Comencemos con definiciones que siempre son precisas para clarificar los conceptos y situar bien el contexto, máxime en un asunto enjundioso y nuevo. La inteligencia artificial (IA) es la inteligencia llevada a cabo por máquinas. En ciencias de la computación, una máquina «inteligente» ideal es un agente flexible que percibe su entorno y lleva a cabo acciones que maximicen sus posibilidades de éxito en algún objetivo o tarea. Coloquialmente, el término inteligencia artificial se aplica cuando una máquina imita las funciones «cognitivas» que los humanos asocian con otras mentes humanas, como por ejemplo: «percibir», «razonar», «aprender» y «resolver problemas». Estos algoritmos son ya una rutina en campos como la economía, la medicina y la ingeniería. Por ello, no conviene ignorar su implicación cada vez mayor en otros campos y particularmente en el ámbito sanitario.
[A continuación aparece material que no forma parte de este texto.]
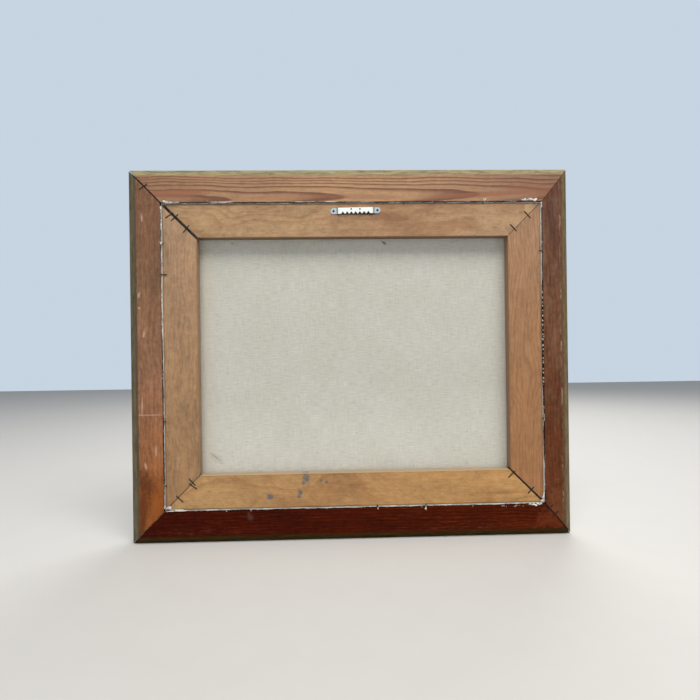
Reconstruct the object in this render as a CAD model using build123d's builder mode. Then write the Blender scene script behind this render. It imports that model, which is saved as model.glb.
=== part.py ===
from build123d import *
from math import atan2, cos, radians, sin, tan
import os

# A stretched canvas in a vintage wooden picture frame, in millimetres.
# For someone looking at the back, +X is right, +Z is up and +Y runs away, towards the painted face.
# The origin is the middle notch of the sawtooth hanger, in the plane of the frame's back, which meets
# the wall.

# ---- Driving dimensions -------------------------------------------------------------------------------

# Stretched canvas
canvas_width = 508.0  # over the stretcher bars
canvas_height = 406.4
canvas_thickness = 0.8  # cloth, priming and paint
bar_width = 45.0
bar_thickness = 17.5  # at the bead that carries the canvas
bar_bevel = 2.8  # thinning from the bead to the bars' inner edge
bead_width = 5.0
bead_rise = 1.2  # bead over the bevel beside it
bar_easing = 0.8  # rounding of the bars' long edges
stretcher_recess = 2.5  # back of the bars below the back of the frame

# Frame moulding; the four rails are planed to their own widths, and the pattern is drawn wider or
# narrower with them, so that it meets across each mitre
rail_widths = {"top": 44.7, "right": 36.2, "bottom": 42.7, "left": 43.2}  # outer side to rabbet wall
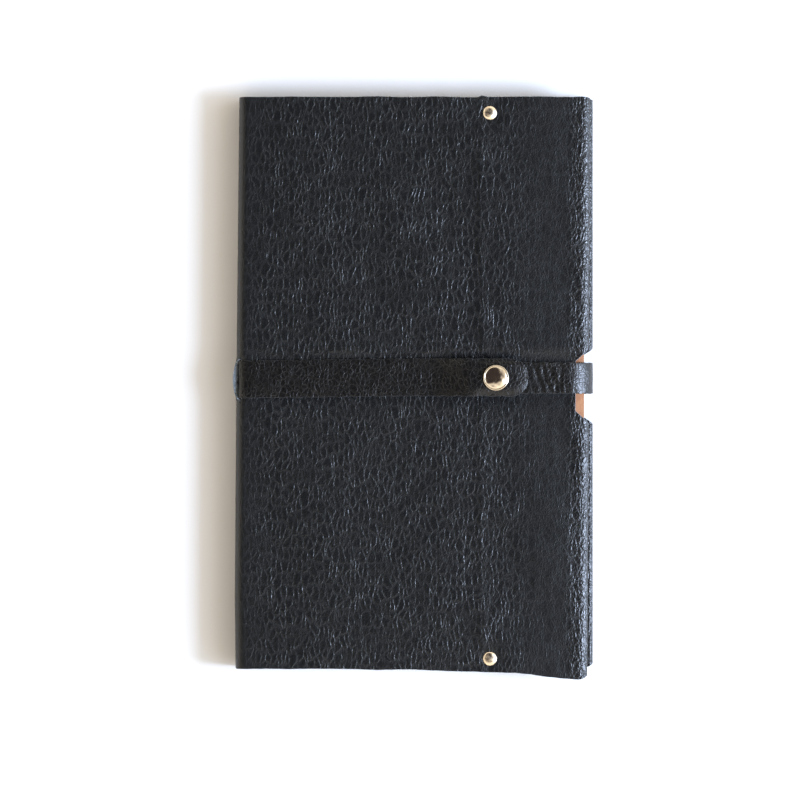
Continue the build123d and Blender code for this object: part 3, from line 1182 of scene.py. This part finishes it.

Se apoya sobre los macrodatos, también llamados datos masivos, inteligencia de datos, datos a gran escala o Big Data. Hace referencia a conjuntos de datos tan grandes y complejos que demandan aplicaciones informáticas no tradicionales, tipo machine learning, de procesamiento muy rápido y masivo de datos. Permite analizar el comportamiento del usuario, extrayendo valor de los datos almacenados y formulando predicciones a través de los patrones observados. La disciplina dedicada a los macrodatos se enmarca en las tecnologías de la información y la comunicación. Se centra en la recogida, el almacenamiento, la búsqueda, la compartición, el análisis y la visualización/representación, que nos lleva a poder elaborar modelos predictivos sobre enfermedades, como en el caso que nos ocupa. Hasta aquí la teoría.
La IA brinda ayuda a la toma de decisiones clínicas, ofrece una perspectiva de crecimiento extraordinaria para muchas especialidades como son el diagnóstico por la imagen, el laboratorio, la dermatología, la oftalmología, la oncología… Su gran valor radica en que acabará con todas las actividades rutinarias, ayudando al profesional sanitario a rebajar la incertidumbre de todo el proceso de decisión diagnóstica y terapéutica. Es aliado, nunca enemigo, por lo que supone un desafío intelectualmente atractivo.
Con seguridad, en un sector tan sensible a la par que protegido como el sanitario, preocupa -y mucho- la privacidad. La gratuidad de Internet sabemos que tiene un alto coste e innumerables riesgos de uso inapropiado de información. El escándalo de Cambridge Analytica puso de relieve las sofisticadas formas en las que las redes sociales pueden permitir a las empresas inferir información sobre los usuarios y los que no son usuarios. Lo hace a partir de la información que se comparte en éstas. Conlleva ineficiencias en el bienestar de los individuos. Por tanto, hay que prestar atención a un creciente negocio que procede del mercadeo de los datos y de la economía de la privacidad (1). Las grandes plataformas de datos (que ya invierten en salud más que las empresas de la biofarmacia) precisan de mejor regulación, más competencia y menos oligopolio, pues actualmente las cuatro grandes limitan la competencia y/o exacerban las externalidades de los datos.
También hay que poner el foco en el empleo de los datos personales -supuestamente muy protegidos- para el diseño de servicios personalizados que lleva a la comercialización intrusiva, a la discriminación de precios o a la publicidad engañosa.
Una cuestión conexa es cómo garantizar la fiabilidad de los intermediarios de datos. Los precios de mercado y las acciones que los usuarios realizan para proteger la privacidad no revelan el valor que los usuarios dan a la misma. Es preciso estimar el valor de los datos para estas plataformas y el valor de la privacidad para los usuarios en presencia de externalidades de los datos. En definitiva, avanzar en la armonía del binomio regulación/innovación que no impida el desarrollo, pero que garantice la privacidad. Tarea retadora e ineludiblemente necesaria.
Por último, señalar que en la Unión Europea la inversión pública y privada en políticas de crecimiento es menor que antes de la crisis financiera a pesar de los desafíos en los que estamos inmersos: revolución digital, cambio climático, envejecimiento y migración. Se espera que Europa crezca sosteniblemente y una de sus palancas puede ser la mejora en sus capacidades digitales.
Aquí señalamos cinco: supercomputación, inteligencia artificial, ciberseguridad y defensa cibernética, habilidades digitales para pequeñas y medianas empresas (SME) y administraciones públicas (PA), así como expandir el uso de tecnologías digitales en SME y PA (2).